La forja de un ladrón orbitaba en la galaxia de novelas de Umbral, desatendida. Su título y portada, desprendía un perfume cinéfilo que me la hacía imaginar meliflua y rellena de un galán ejemplar e insípido, pariente del melodrama. Y Estambul me la preimaginaba yo una joya artesana a la altura de Constantinopla, y luego la realidad es otra.
Me zafé del prejuicio sobre La forja, cuando hojeé el libro, vi poco diálogo y reconocí mucha disgresión umbraliana, de él, y no de ningún personaje de la ficción. Así que acometí su lectura, entre el arsenal umbraliano que tengo almacenado, y el que intento ampliar en librerías de viejo.

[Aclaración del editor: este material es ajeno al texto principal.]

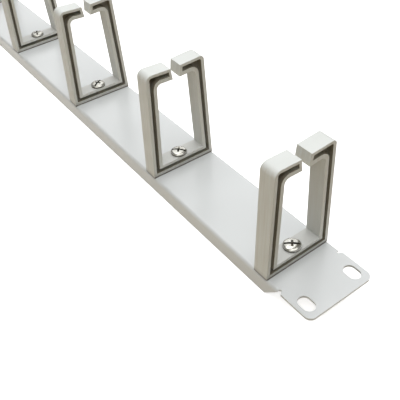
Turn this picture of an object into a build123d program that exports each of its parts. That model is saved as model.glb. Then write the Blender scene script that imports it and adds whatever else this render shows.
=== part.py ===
from build123d import *
from math import radians, tan
import os

# Horizontal cable manager for a 19-inch rack: a folded sheet panel, one unit
# high, with a row of open rings that hold cables in front of it.
# It lies on the edges of its folded flanges, with the rings upwards.
# X runs along the panel, Y across it, Z out of its front face. Sizes in mm.

# Slots that fasten the panel to the rack rails, at the pitches of a 19-inch rack
slot_pitch_x = 465.1
slot_pitch_y = 31.75
slot_length = 10.0
slot_width = 7.0
slot_from_end = 8.75
slot_from_side = 6.125

# Panel
sheet = 1.5
flange_depth = 10.4
bend_inner_radius = 0.5
ear_length = 23.4
ear_corner_radius = 4.0
relief_width = 1.6
relief_past_bend = 0.2
relief_lead = 1.0
flange_end_step = 1.0
flange_end_angle = 45.0

# Rings
ring_count = 5
ring_from_bend_end = 13.3
ring_from_side = 1.3
ring_height = 70.0
ring_depth = 9.8
leg_lean = 2.0
arm_droop = 0.8
gap_outside = 6.4
gap_inside = 4.4
near_corner_radius = 4.0
far_corner_radius = 2.0
inner_corner_radius = 3.2

# Walls of a ring, and the groove between them in each of its faces
outer_wall = 2.0
inner_wall = 2.1
tip_wall = 1.8
web = 1.8
leg_groove = 1.9
base_groove = 1.9
arm_groove = 2.4
boss_recess = 0.8

# Screws, M5
screw_radius = 2.45
screw_tail = 1.3
head_radius = 5.0
head_height = 3.2
head_rim = 1.2
head_top_radius = 3.2
slot_cut_length = 5.8
slot_cut_width = 1.2
slot_cut_depth = 1.2
cross_span = 4.6
cross_floor_span = 2.2
cross_width = 1.3
cross_depth = 2.2
first_screw_turn = 48.0
screw_turn_step = 37.0

# Split lock washers
washer_thickness = 1.2
washer_outer_radius = 4.6
split_width = 0.8
split_angle = 25.0

# Nuts
nut_sides = 6
nut_thickness = 4.0
nut_across_flats = 8.0

# Clearances around the screw
ring_hole_clearance = 0.3
washer_clearance = 0.15
thread_clearance = 0.05

# Sizes and places that follow
panel_length = slot_pitch_x + 2 * slot_from_end
panel_width = slot_pitch_y + 2 * slot_from_side
bend_outer_radius = bend_inner_radius + sheet
body_half = panel_length / 2 - ear_length
back_z = flange_depth - sheet
washer_z = back_z - washer_thickness
nut_z = washer_z - nut_thickness
base_thickness = outer_wall + base_groove + inner_wall
leg_thickness = outer_wall + leg_groove + inner_wall
arm_thickness = outer_wall + arm_groove + inner_wall
head_z = flange_depth + base_thickness
screw_end_z = nut_z - screw_tail
screw_hole_radius = screw_radius + ring_hole_clearance
first_ring_x = body_half - ring_from_bend_end
ring_pitch = 2 * first_ring_x / (ring_count - 1)
ring_places = [first_ring_x - ring_pitch * step for step in range(ring_count)]

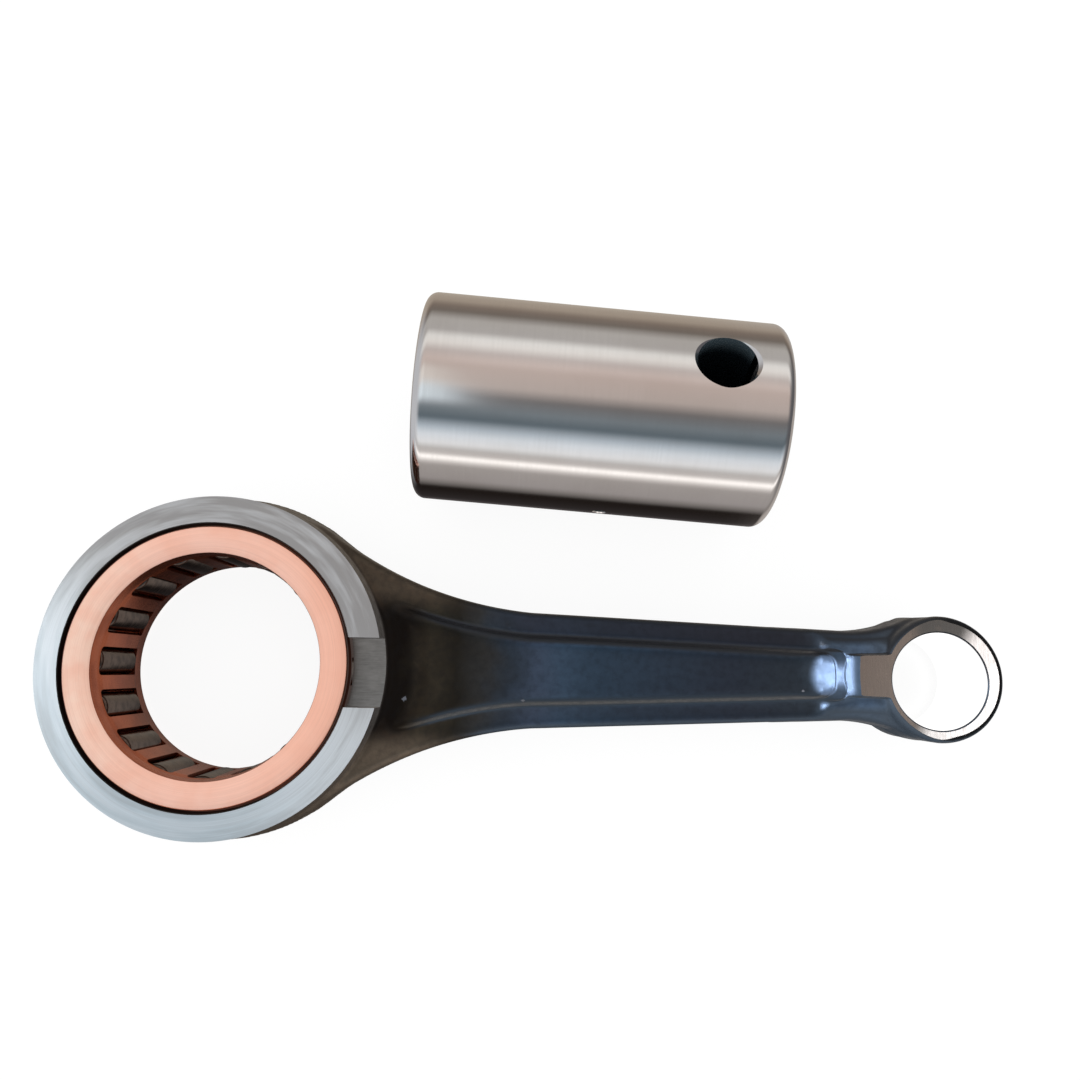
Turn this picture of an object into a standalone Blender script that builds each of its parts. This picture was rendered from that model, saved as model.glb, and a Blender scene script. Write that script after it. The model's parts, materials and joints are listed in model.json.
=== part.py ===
"""A connecting-rod kit for a small single-cylinder engine.

The kit lies on a bench: a forged I-beam rod, the caged needle bearing in its big end,
and the loose crank pin beside it with the plug that closes its oil passage.

World frame: metres, +Z up, the origin at the centre of the kit's footprint on the bench.
+X runs along the rod from the big end to the small end.
"""
import math

import bmesh
import bpy
from mathutils import Matrix, Vector

MM = 0.001

# ---- Driving dimensions ---------------------------------------------------------------
CENTRE_DISTANCE = 104.5 * MM      # big-end bore to small-end bore
BIG_END_CENTRE = Vector((-44.8 * MM, -15.5 * MM, 9.5 * MM))
RUNNING_GAP = 0.35 * MM           # clearance kept between separate pieces

# Big end
BIG_BORE_R = 20.0 * MM
BIG_HALF_WIDTH = 9.5 * MM
BOSS_FACE_R = 23.8 * MM           # machined thrust face
BOSS_FOOT_R = 24.4 * MM           # where the drafted wall meets the flanges
BOSS_MID_R = 25.0 * MM            # parting line of the forging
BOSS_OFFSET = 0.55 * MM           # the boss sits a little towards the shank
BOSS_EDGE = 0.3 * MM              # broken edge of the thrust face
BORE_CHAMFER = 0.8 * MM
OIL_SLOT_WIDTH = 9.7 * MM
OIL_SLOT_DEPTH = 3.5 * MM
OIL_SLOT_Y = -0.5 * MM
OIL_SLOT_X = (18.0 * MM, 27.0 * MM)

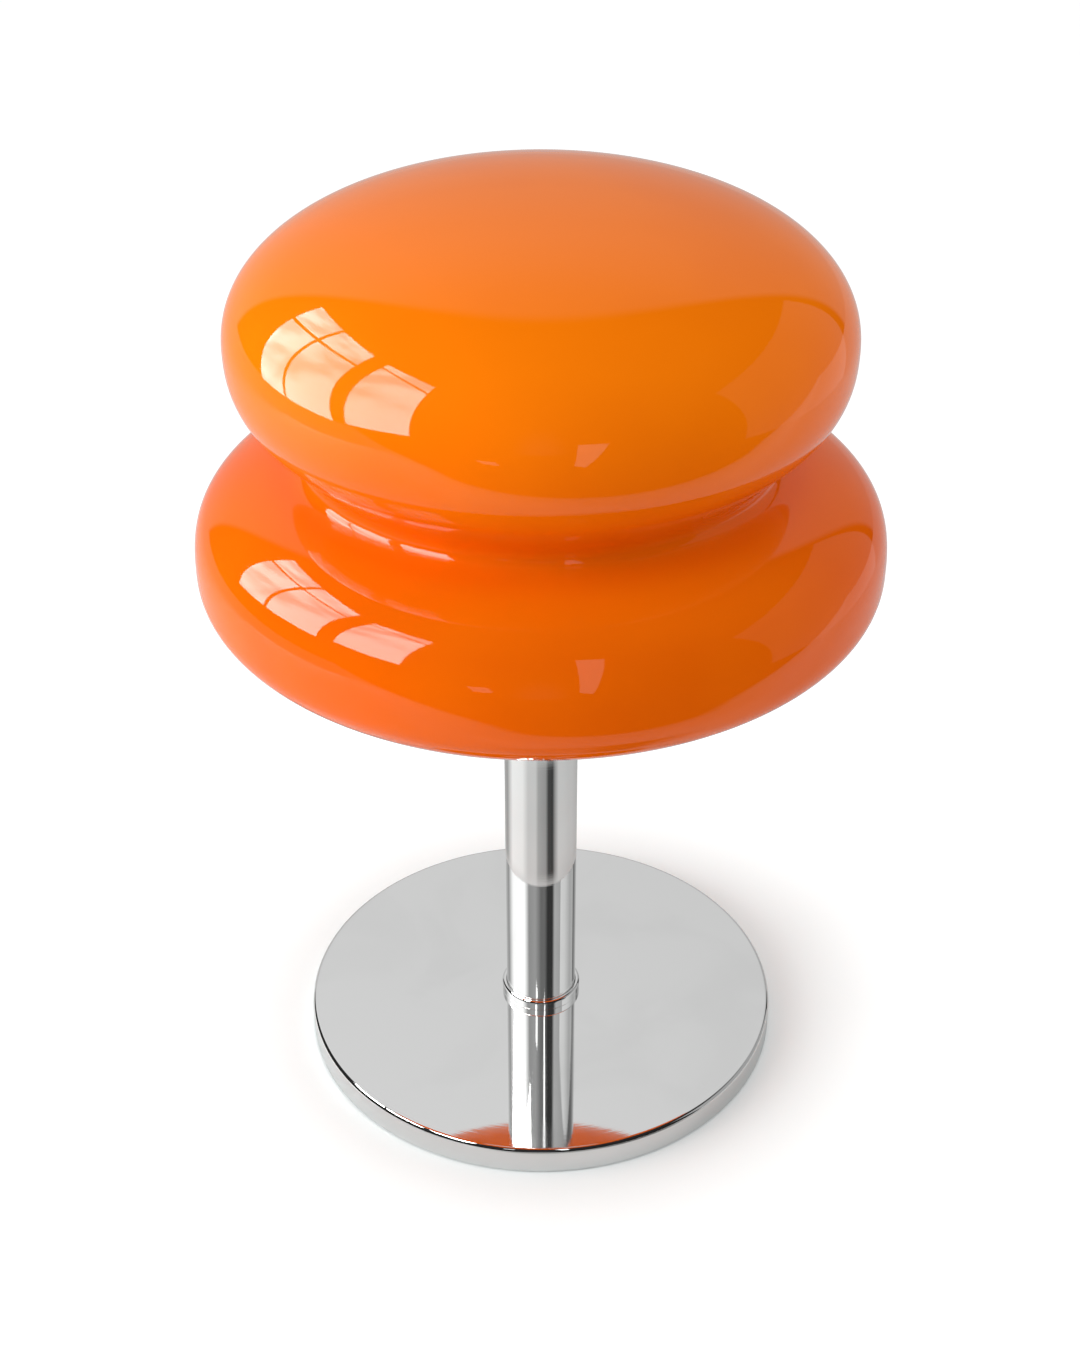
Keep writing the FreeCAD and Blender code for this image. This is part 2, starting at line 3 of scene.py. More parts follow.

Entonces no me encuentro ningún galán caducado, sino al francesillo, al niño umbral de rodillas peladas, que yo me imagino como una caricatura, un muñeco con cuerpo de niño tísico de posguerra y un cabezón con melena, gafotas y foulard adosado, que es la cabeza adulta de Umbral, en mi imaginación mitológica de centauros. Por un lado el niñito como protagonista de la novela, y por el otro la Forja, que no era otra, que la época, la historia de un niño ladrón en una década en que el robo y el estraperlo era una profesión al uso, necesaria, un gremio. La forja de un ladrón, la descripción de las circunstancias que fabricaban amigos de lo ajeno desde la tierna infancia.
Pero era también una época que proyectaba ladrones amables y atractivos en las pantallas de cine, como una exculpación comunitaria por la fantasía. El séptimo arte llegaba al planeta, confundiendo con su estrenada tecnología a las censuras ineptas, y dejaba una vasta sábana de sugestión y perversión contenida, sobre las ciudades, que se iban a dormir con toda la libertad inoculada ya en sus cabezas. El viento del cine llegaba de América a una España carcomida. Umbralito iba al cine llevado por la mano de su madre, como un futuro intelectual que es sacado de la cadena perpetua falangista, por una madre de mente educadamente rebelde y tenuemente transgresora, sin hacer ruido. Su madre es aquel ángel enfermo, perecedero, que acierta con el instinto el destino de su niño, llevándolo al cine como una novia, de tú a tú, compartiendo filias maduras y nacientes, tal que una redentora que facilita para umbralito una profesión liberal (escritor o ladrón, algo autónomo o aventurero).
Y desde ese mirador ve otro mundo y otro tipo de personas, ladrones de guante blanco sin ninguna mordaza de vagos y maleantes de por medio, mujeres desacatadas que muestran su potencia e igualdad con seductores antiheroicos. Y se da cuenta que ese mundo existe, más allá del chute de la ficción. Entonces empieza su carrera con el estraperlo de pan blanco motivado por su abuela, entre el gentío del mercado. Allí esquilma reales a la abuela, y en sus soportales una doña falangista lleva al chiquillo a las garras de un viejo buja abusador, del que huye birlándole su futura arma, una pistola-encendedor platinada. Conoce al Floren, un gitano mangón, al Paco, que iba a su colegio y ahora es el rey del hampa juvenil con palacio en un solar agitanado y abandonado de la ciudad.
Alterna sus fechorías de niño ladrón, con sus primeros escarceos sexuales, pues un ladrón se salta eso de amorosos. Copula a los 14 años en la escuela republicana abandonada, accediendo por unos tablones mal puestos, con niñas también descaradas que no tienen tapujos, y estallan los corsés catequistas de la época y de las siguientes.
Más adelante prospera y diseña desfalcos de guante blanco desde su trabajo en los reaseguros y sus contactos con herederos impacientes de grandes fortunas, con alma de thriller de los cuarenta, por las descritas calles falangistas de Valladolid, entre películas de Gary Cooper y James Stewart, siempre recordando al Rayito desde su tumba llorada, su perro amado y alquilado para los atracos, degollado por el buja vengativo en la España de hambruna y de posguerra, donde "te matan al padre y te degüellan al perro".
Todos simpatizamos con el inteligente niño ladrón y sus piernas raquíticas, víctima de la época, superviviente lícito de la pobreza, afanoso y lleno de vocación. El chiquillo birlón que todos llevamos dentro se queda mirando al otro y se entienden.
Niño sin padre al que su madre enferma lleva al cine, como quien echa una criatura a la hoguera de los sueños.
2 comentarios:
Ladrones de guante blanco han crecido como las setas. Y no creo que ninguno con piernas raquíticas de niño...
Vaya como escribes, Jordi, sin parar....
Pues sí Carmen, en España no hay pan para tanto chorizo. Los de ahora con lorzas y alevosía.
Y más que hay que escribir. Forjar el hábito tiene mucho que ver.